Qui se livre ensuite à une synthèse des étapes de la visite du président russe dans la région :
« Il est vrai que l’homme fort du Kremlin a forgé de solides relations avec l’Iran autour du dossier syrien. En Égypte, Poutine s’est attiré les faveurs enthousiastes de Sissi en promettant de construire une centrale nucléaire. Ses seules promesses de contrôler « les Kurdes de Syrie » ont suffi par ailleurs à assurer Ankara. Mais le hasard a voulu que le succès du candidat indépendant à la présidentielle 2018 soit plein et entier. En s’opposant à l’annonce américaine au sujet de Qods, Poutine s’est imposé en défenseur de la cause arabe et palestinienne, et ce, au détriment de l’Amérique qui s’est de fatco supprimée du dossier », note le journal.
LES RAISONS DE L’ESCALE SYRIENNE DANS LA PERSPECTIVE GLOBALE PROCHE-ORIENTALE
Sans prévenir les médias, Poutine a donc décidé de faire une escale en Syrie et plus précisément à Lattaquié, là où la Russie a planté en 2014 sa base aérienne pour envoyer ses Topolev et ses Sukhoï bombarder les positions des terroristes djihadistes. Assad a reçu Poutine et les deux hommes ont rencontré les officiers russes en mission en Syrie.
Pourquoi cette escale ?
Pour de nombreux analystes, Poutine a voulu d’abord répondre à la France qui par voix de son ministre des Affaires étrangères, a refusé en bloc de reconnaître le rôle de la Russie dans la défaite de Daech. Jean-Yves Le Drian a accusé Poutine de « s’être accaparé » de la victoire contre le terrorisme (sic) dont les mérites reviennent, selon ses termes, à « la coalition internationale » (resic). En Occident personne n’a contesté l’énorme décalage qui existe entre les propos de M. Le Drian et la réalité. Mais en Russie, la pilule a du mal à passer : C’est sans doute en réponse à cette « infamie » que l’homme fort du Kremlin a fait sa halte syrienne pour rappeler à la bonne mémoire des Français et des Américains que sans les bombes russes, al-Nosra, Daech et Cie, que défendaient avec ardeur Laurent Fabius et François Hollande, auraient peut-être mis encore longtemps avant de totalement disparaître non pas seulement de la Syrie, mais aussi du sol français.
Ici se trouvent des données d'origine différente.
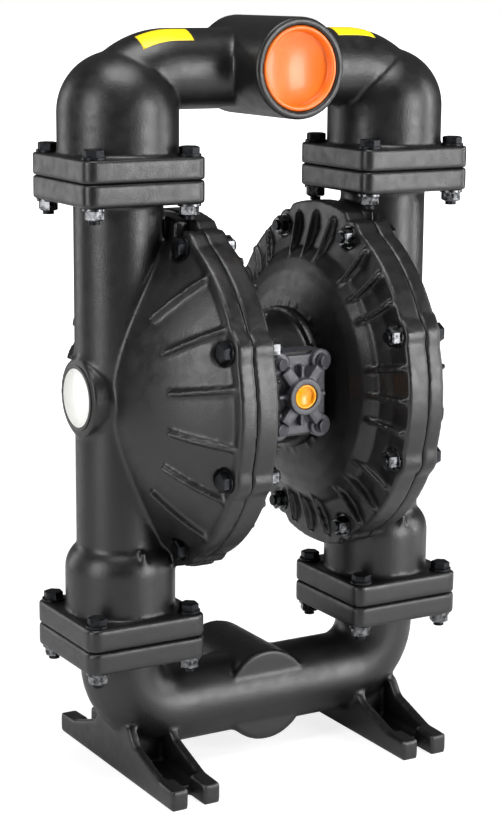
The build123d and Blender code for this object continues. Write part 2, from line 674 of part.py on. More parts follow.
write("right_fluid_chamber", fluid)
write("left_fluid_chamber", mirrored(fluid))
write("right_air_chamber", air)
write("left_air_chamber", mirrored(air))
write("right_chamber_bolts", heads)
write("left_chamber_bolts", mirrored(heads))
write("right_chamber_nuts", ends)
write("left_chamber_nuts", mirrored(ends))
write("suction_manifold", suction_manifold())
write("discharge_manifold", discharge_manifold())
write("suction_flange_bolts", low_heads)
write("suction_flange_nuts", low_ends)
write("discharge_flange_bolts", high_heads)
write("discharge_flange_nuts", high_ends)
for name, level in (("suction", low_joint_z), ("discharge", high_joint_z)):
    seats, rings = seat(level), seat_ring(level)
    write(name + "_seats", Compound(children=[seats, mirrored(seats)]))
    write(name + "_seat_rings", Compound(children=[rings, mirrored(rings)]))
    write("right_" + name + "_ball", ball(level))
    write("left_" + name + "_ball", mirrored(ball(level)))
write("diaphragm_rod", rod_x(rod_r, sheet_t / 2 - seam_x, seam_x - sheet_t / 2))
write("right_diaphragm", rubber)
write("left_diaphragm", mirrored(rubber))
write("outer_plates", Compound(children=[dish, mirrored(dish)]))
write("inner_plates", Compound(children=[back_dish, mirrored(back_dish)]))
write("rod_bushings", Compound(children=[bushing(), mirrored(bushing())]))
write("rod_seals", Compound(children=[rod_seal(), mirrored(rod_seal())]))
write("center_section", center_section())
write("hub_screws", hub_screws())
write("valve_body", valve_body())
write("valve_gasket", valve_gasket())
write("valve_cap", valve_cap())
write("valve_screws", valve_screws())
write("valve_sleeve", valve_sleeve())
write("valve_spool", valve_spool())
write("valve_end_plugs", valve_end_plugs())
write("discharge_plug", discharge_plug())
write("inlet_plug", inlet_plug())
write("label_disc", label_disc())
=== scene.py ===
import json
from math import atan2, cos, hypot, pi, radians, sin
import bmesh
import bpy
from mathutils import Matrix, Vector
from mathutils.bvhtree import BVHTree


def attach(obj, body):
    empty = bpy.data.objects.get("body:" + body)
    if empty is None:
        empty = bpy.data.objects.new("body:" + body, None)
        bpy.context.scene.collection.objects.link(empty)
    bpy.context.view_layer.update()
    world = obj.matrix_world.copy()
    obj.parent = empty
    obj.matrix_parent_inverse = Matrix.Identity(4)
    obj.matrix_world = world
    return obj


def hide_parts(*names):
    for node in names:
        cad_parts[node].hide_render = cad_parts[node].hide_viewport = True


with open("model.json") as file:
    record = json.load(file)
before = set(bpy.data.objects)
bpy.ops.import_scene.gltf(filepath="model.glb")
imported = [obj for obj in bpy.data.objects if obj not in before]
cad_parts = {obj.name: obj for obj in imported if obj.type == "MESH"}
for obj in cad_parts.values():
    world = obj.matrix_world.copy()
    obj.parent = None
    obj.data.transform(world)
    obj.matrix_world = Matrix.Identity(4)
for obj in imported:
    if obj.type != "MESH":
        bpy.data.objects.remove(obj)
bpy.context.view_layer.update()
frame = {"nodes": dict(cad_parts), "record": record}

MM = 0.001

# ------------------------------------------------------------------ camera
azimuth, elevation, roll = radians(-30.434), radians(12.065), radians(0.461)
back = Vector((sin(azimuth) * cos(elevation), -cos(azimuth) * cos(elevation), sin(elevation)))
level = Vector((cos(azimuth), sin(azimuth), 0.0))
upright = back.cross(level)
right = level * cos(roll) + upright * sin(roll)
up = upright * cos(roll) - level * sin(roll)
lens = bpy.data.cameras.new("studio_camera")
lens.sensor_width = 36.0
lens.lens = 87.24
lens.clip_end = 50
camera = bpy.data.objects.new("studio_camera", lens)
turn = Matrix((right, up, back)).transposed().to_4x4()
camera.matrix_world = Matrix.Translation((-1.1163, -1.8923, 0.8542)) @ turn
bpy.context.collection.objects.link(camera)
bpy.context.scene.camera = camera
bpy.context.scene.view_settings.view_transform = "Standard"

# ------------------------------------------------------------------ sizes, in mm
stack_x = 167.0  # valve stacks either side of the middle
rod_z = 425.5  # rod axis over the floor
half_pitch = 55.0  # half of a stack flange's bolt pitch
bolt_ring = 175.0  # radius of a chamber's bolt circle
rim_face_x = 125.0  # chamber flanges, where the screw heads sit
rim_back_x = 81.0  # and where the nuts sit
rim_tip = 15.5  # a rim screw stands this far past its nut's seat
stack_tip = 16.5  # and a stack flange's screw this far
stack_seats = (("suction_flange", 189.0, 138.5), ("discharge_flange", 680.9, 631.9))  # heads, nuts
rim_r = 188.0  # chamber rim as drawn between its bolt lugs
rim_end_r = 200.0  # every rim lies inside this radius, and every stack flange outside
neck_half_y = 62.0  # bells and pipes stand within this of the middle
lug_reach, lug_blend = 25.0, 8.0  # a lug fades out this far from its bolt, over this length
cap_screw_x, cap_screw_z = 26.0, 35.5
cap_back_y = 90.5  # the cap's raised forms start inside it here
lug_face_y, arm_face_y, fin_face_y = 98.8, 105.5, 103.0  # and end here
cap_screw_seat_y = 99.0
port_z = 770.0  # axis of the discharge port
badge_x, badge_r, badge_face_r = -217.0, 35.0, 31.5
lifted_ball_z = 709.2  # a discharge ball against its stops
ball_clear_r = 41.3  # a 41 mm ball and a little air
merge_dist = 0.002
sides = (("left", -1), ("right", 1))
bolt_turns = [(i + 0.5) * pi / 4 for i in range(8)]
ring = [(bolt_ring * sin(t), bolt_ring * cos(t)) for t in bolt_turns]
flange_corners = [(sx * stack_x + ax * half_pitch, ay * half_pitch)
                  for sx in (-1, 1) for ax in (-1, 1) for ay in (-1, 1)]
cap_corners = [(sx * cap_screw_x, sz * cap_screw_z) for sx in (-1, 1) for sz in (-1, 1)]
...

Mais la mission de Poutine ne se réduit pas à cette réponse. À Lattaquié, il a annoncé le retrait des militaires russes comme pour réaffirmer noir sur blanc que la « Russie n’est pas de ceux qui abandonnent leurs alliés en cours de route ». « Il y a tout un message pour les régimes arabes à percevoir à travers ce geste (commente la presse iranienne) : En reconnaissant Jerusalem comme capitale d’Israël, Trump a ouvert une énorme brèche, une de plus, où il compte sans doute s’engouffrer aux dépens des États-Unis. Car tout compte fait, ces derniers se sont volontairement éliminés de l’équation proche-orientale en faisant le coup de Qods. Et ce n’est sans doute pas l’Égypte d’al-Sissi ou la Jordanie d’Abdellah, voire même l’AP d’Abbas qui lui refuseraient ce rôle ».
ZAKHAROVA : « IL FAUT RELANCER LE PROCESSUS DE PAIX AU MOYEN-ORIENT »
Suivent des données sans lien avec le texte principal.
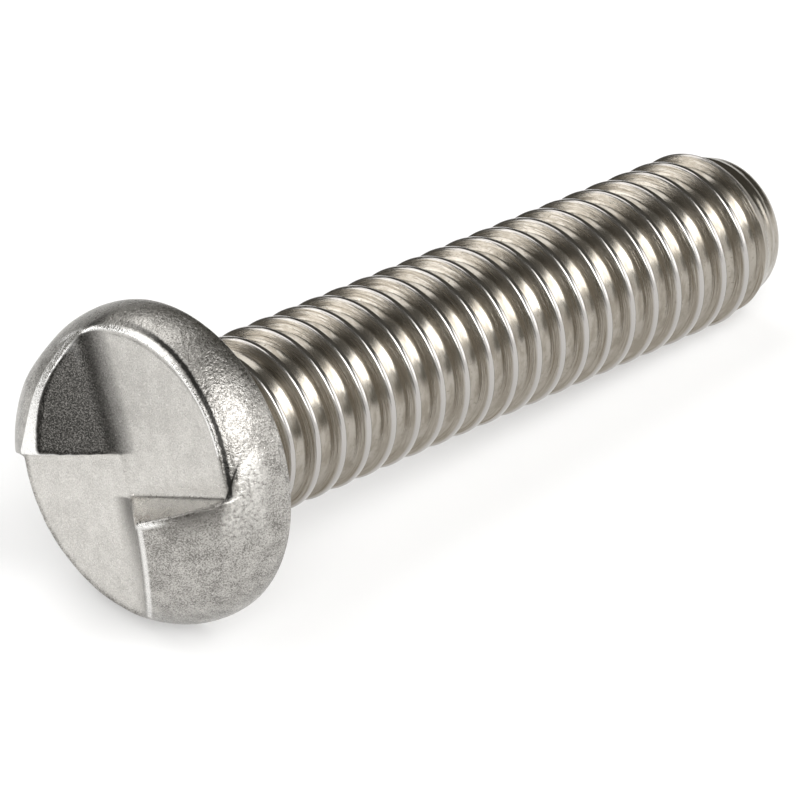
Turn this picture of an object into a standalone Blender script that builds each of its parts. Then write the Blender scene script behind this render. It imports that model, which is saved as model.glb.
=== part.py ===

La porte-parole du ministère russe des Affaires étrangères, Maria Zakharova, a annoncé qu’elle était « inquiète concernant les tensions actuelles au Moyen-Orient suite à la décision très controversée de Donald Trump sur la ville de Jerusalem ».
« Moscou prend très au sérieux la situation dans la région, qui a été causée par la décision controversée de l’administration américaine concernant Jerusalem », a déclaré Zakharova, avant d’ajouter : « Nous sommes convaincus que la sortie de l’impasse de la violence et des tensions ne peut passer que par un redémarrage des pourparlers entre Israël et la Palestine afin de parvenir à une solution efficace et, bien sûr, durable au conflit [israélo-palestinien] sur la base des décisions bien connues de la communauté internationale. » « Nous partirons du fait que toutes les parties intéressées doivent faire preuve de retenue et s’abstenir de toute action qui pourrait affecter des personnes innocentes et compromettre les perspectives de paix, de justice et de sécurité pour tout le monde dans cette région », a poursuivi Maria Zakharova.
La diplomate russe a rappelé à cet égard que la décision du président américain Donald Trump, le 6 décembre, de déplacer l’ambassade des États-Unis de Tel-Aviv à Jerusalem avait déclenché une série de manifestations dans les territoires palestiniens de Cisjordanie, y compris à Jerusalem-Est et dans la bande de Gaza. Le ministère russe des Affaires étrangères a rappelé que jusqu’à présent, quatre Palestiniens avaient été tués et environ 2 000 autres blessés et que des manifestations de masse étaient en cours dans d’autres pays arabes et musulmans.